==== Dataset extract
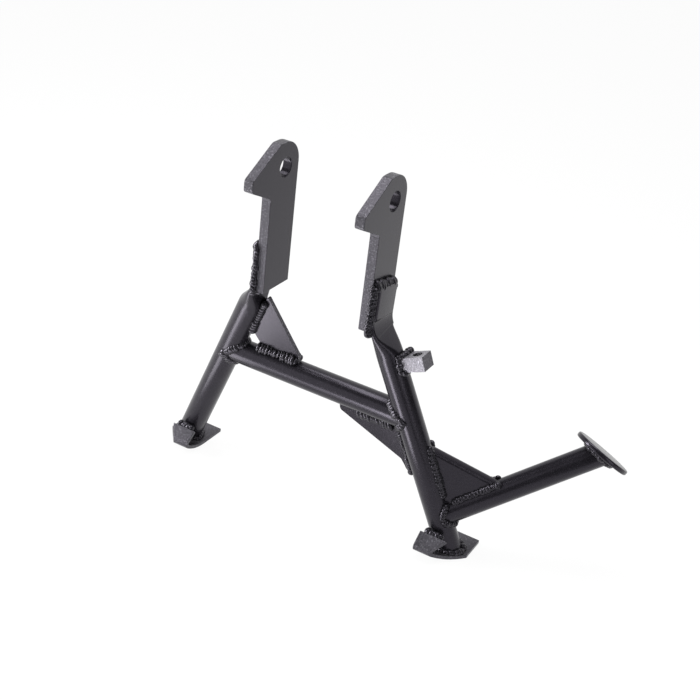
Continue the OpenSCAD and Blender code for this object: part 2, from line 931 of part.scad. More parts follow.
// The seam at the flange's edge: how far it reaches, its set-in, its height and its radius.
flange_seam_l = 17;
flange_seam_in = 3;
flange_seam_up = 1;
flange_seam_r = weld_r + 0.6;

// The seam round the leg on the foot plate, and the one at the flange's edge.
module foot_weld() {
    lip = foot_line(foot_t / 2);
    edge = lip[len(lip) - 1];
    ring = seam_rings(foot_leg, -leg_dir, [0, 0, 1], 0, leg_r, 0, 360);
    skin([for (section = ring) [for (p = section) on_sole(p)]], true);
    difference() {
        seam(
            [foot_leg.x - flange_seam_l, edge.x + flange_seam_in, edge.y + flange_seam_up],
            [foot_leg.x - flange_seam_in, edge.x + flange_seam_in, edge.y + flange_seam_up],
            flange_seam_r
        );
        round_leg();
        foot_plate();
    }
}

// The leg's side beside the spring block, at a place across and along the block.
function block_leg_x(v, w) =
    let (off = v - block_front + w * leg_dir.y)
    sqrt(max(0, pow(leg_r + block_gap, 2) - off * off)) - block_l;

// Section of the seam over the block's end on the leg: the corner, then a fillet.
// A stop holds the corner's place across and along the block, and the way out of it.
function block_section(stop, size) =
    let (corner = [block_leg_x(stop[0], stop[1]), stop[0], stop[1]])
    let (out = [stop[2], stop[3]] * size)
    let (far = [stop[0], stop[1]] + out)
    let (half = [stop[0], stop[1]] + out / 2)
    let (foot = [block_leg_x(far.x, far.y), far.x, far.y])
    concat([corner], [for (a = [0:22.5:90])
        corner + [size, 0, 0] * cos(a) + (foot - corner) * sin(a)],
        [[block_leg_x(half.x, half.y), half.x, half.y]]);

// The seam runs over the block, down its front and under it.
module spring_block_weld() {
    long = block_w - 1;
    low = -block_h - block_gap;
    side = cos(45);
    across = 2 * round(long / weld_pitch / 2) + 1;
    down = 2 * round(block_h / weld_pitch / 2) + 1;
    over = [for (k = [across:-1:1]) [block_gap + long * k / across, block_gap, 0, 1]];
    front = [for (k = [1:down - 1]) [-block_gap, -block_h * k / down, -1, 0]];
    under = [for (k = [1:across]) [block_gap + long * k / across, low, 0, -1]];
    stops = concat(
        over,
        [[block_turn, block_gap, 0, 1], [-block_gap, block_gap, -side, side]],
        front,
        [[-block_gap, low, -side, -side], [block_turn, low, 0, -1]],
        under
    );
    color(seam_steel)
        place(block_corner, block_out, [0, 1, 0], block_up)
            skin([for (k = [len(stops) - 1:-1:0])
                block_section(stops[k], weld_leg * (k % 2 == 0 ? 1 : 1 - weld_ripple))]);
}

left_pivot_plate();
right_pivot_plate();
left_leg_tube();
right_leg_tube();
cross_tube();
upper_gusset();
lower_gusset();
lever_tube();
lever_gusset();
foot_disc();
left_foot_plate();
right_foot_plate();
spring_hook_block();
left_plate_weld();
right_plate_weld();
left_plate_lower_weld();
right_plate_lower_weld();
cross_tube_left_weld();
cross_tube_right_weld();
upper_gusset_leg_weld();
upper_gusset_tube_weld();
lower_gusset_leg_weld();
lower_gusset_tube_weld();
lever_tube_weld();
lever_gusset_leg_weld();
lever_gusset_tube_weld();
foot_disc_weld();
left_foot_weld();
right_foot_weld();
spring_block_weld();
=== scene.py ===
"""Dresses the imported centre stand: coat, cut edges, pressed legs and rippled weld seams."""
import math

import bmesh
import bpy
import numpy as np
from bpy.props import FloatProperty, FloatVectorProperty, IntProperty, PointerProperty
from mathutils import Matrix, Quaternion, Vector


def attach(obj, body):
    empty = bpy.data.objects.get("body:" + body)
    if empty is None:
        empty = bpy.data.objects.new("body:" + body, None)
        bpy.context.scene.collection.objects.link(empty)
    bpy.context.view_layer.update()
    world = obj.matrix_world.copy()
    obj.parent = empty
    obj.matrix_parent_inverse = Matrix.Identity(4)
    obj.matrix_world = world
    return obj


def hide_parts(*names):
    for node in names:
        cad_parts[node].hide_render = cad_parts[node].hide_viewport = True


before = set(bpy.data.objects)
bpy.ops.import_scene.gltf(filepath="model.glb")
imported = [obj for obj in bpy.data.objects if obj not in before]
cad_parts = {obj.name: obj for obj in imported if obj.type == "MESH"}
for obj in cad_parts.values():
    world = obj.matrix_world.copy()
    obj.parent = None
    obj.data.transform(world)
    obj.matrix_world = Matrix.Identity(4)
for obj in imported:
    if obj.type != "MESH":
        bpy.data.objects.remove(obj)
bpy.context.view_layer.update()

bl_info = {
    "name": "Centre stand",
    "version": (1, 0, 0),
    "blender": (4, 5, 0),
    "location": "View3D > Sidebar > Stand",
    "description": "Coats, creases and welds a motorcycle centre stand around its packed frame",
    "category": "Object",
}

MM = 0.001
BODY = "root"

# Sizes of the frame in millimetres: plates, legs, cross tube.
PLATE_OUT = 64.0
PLATE_DROP = 126.0
# Faces nearer to the pivot axis than this belong to the bore.
BORE_REACH = 11.0
LEG_R = 13.45
LEG_WALL = 2.6
SPLAY = math.radians(22.6)
LEAN = math.radians(6.3)
STAND_DROP = 362.0
FLAT_T = 7.0
FLAT_DROP = 82.0
FLAT_TILT = math.radians(3)
FLAT_SLOPE = math.radians(7.4)
BEND_DROP = 122.0
BEND_Y = -3.3
BEND_SOFT = 7.0
PRESS_START = 5.0
PRESS_RUN = 31.0
CROSS_DROP = 217.3
SHEET_T = 4.7
UPPER_GUSSET_H = 78.0
LOWER_GUSSET_H = 50.3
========
Retype, in the same exact form, the lines of the material above from the line holding "left_pivot_plate();" through the line holding "obj.matrix_parent_inverse = Matrix.Identity(4)".

left_pivot_plate();
right_pivot_plate();
left_leg_tube();
right_leg_tube();
cross_tube();
upper_gusset();
lower_gusset();
lever_tube();
lever_gusset();
foot_disc();
left_foot_plate();
right_foot_plate();
spring_hook_block();
left_plate_weld();
right_plate_weld();
left_plate_lower_weld();
right_plate_lower_weld();
cross_tube_left_weld();
cross_tube_right_weld();
upper_gusset_leg_weld();
upper_gusset_tube_weld();
lower_gusset_leg_weld();
lower_gusset_tube_weld();
lever_tube_weld();
lever_gusset_leg_weld();
lever_gusset_tube_weld();
foot_disc_weld();
left_foot_weld();
right_foot_weld();
spring_block_weld();
=== scene.py ===
"""Dresses the imported centre stand: coat, cut edges, pressed legs and rippled weld seams."""
import math

import bmesh
import bpy
import numpy as np
from bpy.props import FloatProperty, FloatVectorProperty, IntProperty, PointerProperty
from mathutils import Matrix, Quaternion, Vector


def attach(obj, body):
    empty = bpy.data.objects.get("body:" + body)
    if empty is None:
        empty = bpy.data.objects.new("body:" + body, None)
        bpy.context.scene.collection.objects.link(empty)
    bpy.context.view_layer.update()
    world = obj.matrix_world.copy()
    obj.parent = empty
    obj.matrix_parent_inverse = Matrix.Identity(4)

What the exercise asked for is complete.